分子分光学 (20240701)
M: 以下は宮本のコメント
質問カードには「良い質問」を書くのであって, ふと思いついた疑問や教科書を読んでいてあなたが理解できなかった点についての質問を書くのではない. この違いを理解していないと思われる質問が多数あるようだ.

21S2020: 
E1uとB1uをかけてB2gになるのはなぜですか
M: どこのことでしょうか? カン違いの予感. 2次元の既約表現と1次元表現との直積が1次元の表現になったとしたら, それは計算間違い. 正しくはどうなるかは自分で直積を計算してください。 // 黒板に書き損じた(?)

22S2014: 
ベンゼンの電子遷移について、HOMOからLUMOへの遷移が群論上では振電相互作用によって3つの遷移が考えられるとのことでしたが、その他の遷移については振電相互作用は働かないのでしょうか。また、振電相互作用が働くかどうかの条件はなんなのでしょうか。

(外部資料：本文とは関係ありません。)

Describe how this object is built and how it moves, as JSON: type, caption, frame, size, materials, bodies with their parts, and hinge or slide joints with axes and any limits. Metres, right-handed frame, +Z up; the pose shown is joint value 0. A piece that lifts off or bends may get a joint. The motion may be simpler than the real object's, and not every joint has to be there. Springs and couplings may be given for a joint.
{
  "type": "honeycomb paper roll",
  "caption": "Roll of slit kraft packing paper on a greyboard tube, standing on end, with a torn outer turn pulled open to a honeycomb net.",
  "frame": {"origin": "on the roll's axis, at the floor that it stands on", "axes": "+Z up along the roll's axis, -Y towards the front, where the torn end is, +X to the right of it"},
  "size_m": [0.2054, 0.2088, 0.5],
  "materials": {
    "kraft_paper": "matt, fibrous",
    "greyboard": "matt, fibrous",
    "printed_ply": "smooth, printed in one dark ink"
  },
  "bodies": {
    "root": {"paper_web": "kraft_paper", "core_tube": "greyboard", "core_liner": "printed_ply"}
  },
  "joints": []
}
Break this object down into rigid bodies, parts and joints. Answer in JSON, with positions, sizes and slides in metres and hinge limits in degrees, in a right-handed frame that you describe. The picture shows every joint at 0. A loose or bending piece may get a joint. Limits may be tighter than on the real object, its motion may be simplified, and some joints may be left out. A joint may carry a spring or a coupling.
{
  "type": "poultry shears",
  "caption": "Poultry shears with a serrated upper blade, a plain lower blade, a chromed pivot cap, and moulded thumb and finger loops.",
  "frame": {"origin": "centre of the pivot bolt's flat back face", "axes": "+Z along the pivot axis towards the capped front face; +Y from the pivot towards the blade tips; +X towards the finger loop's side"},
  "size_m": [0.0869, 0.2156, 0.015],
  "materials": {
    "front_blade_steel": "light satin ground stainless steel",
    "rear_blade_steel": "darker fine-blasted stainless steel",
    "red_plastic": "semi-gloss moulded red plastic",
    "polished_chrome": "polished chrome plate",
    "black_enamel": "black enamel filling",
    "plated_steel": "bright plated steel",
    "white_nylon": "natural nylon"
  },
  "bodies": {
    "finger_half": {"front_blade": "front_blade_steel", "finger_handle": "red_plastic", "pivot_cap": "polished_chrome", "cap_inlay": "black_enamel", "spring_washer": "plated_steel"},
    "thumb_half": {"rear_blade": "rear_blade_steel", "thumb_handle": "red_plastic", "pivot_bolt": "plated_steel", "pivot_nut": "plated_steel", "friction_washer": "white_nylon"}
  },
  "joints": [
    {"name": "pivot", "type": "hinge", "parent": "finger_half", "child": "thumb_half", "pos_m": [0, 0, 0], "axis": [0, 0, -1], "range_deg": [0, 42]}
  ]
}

M: カン違いの予感. // ベンゼンでは, 単なる HOMO-LUMO 遷移から, 群論的には三つの励起状態が生じることになります ( $ E_{1g} \otimes E_{2u}$). これは多電子原子の項記号で, たとえば $ p^2$ 電子配置から (ひとつでなく) 三つの項が発生することと似ているかもしれません. この段階では振電相互作用と全く関係ありません. // ``その他の遷移については振電相互作用は働かないのでしょうか。'' については, 微妙に感覚がズレている予感. 振電相互作用は常に働いている. 今回は, ただの電子遷移としては説明できない事柄について, 振電相互作用の効果まで考慮することで説明できた, という話. たとえばテイラー展開で一次の項で説明できない場合に二次の項まで考えてみる, というような話.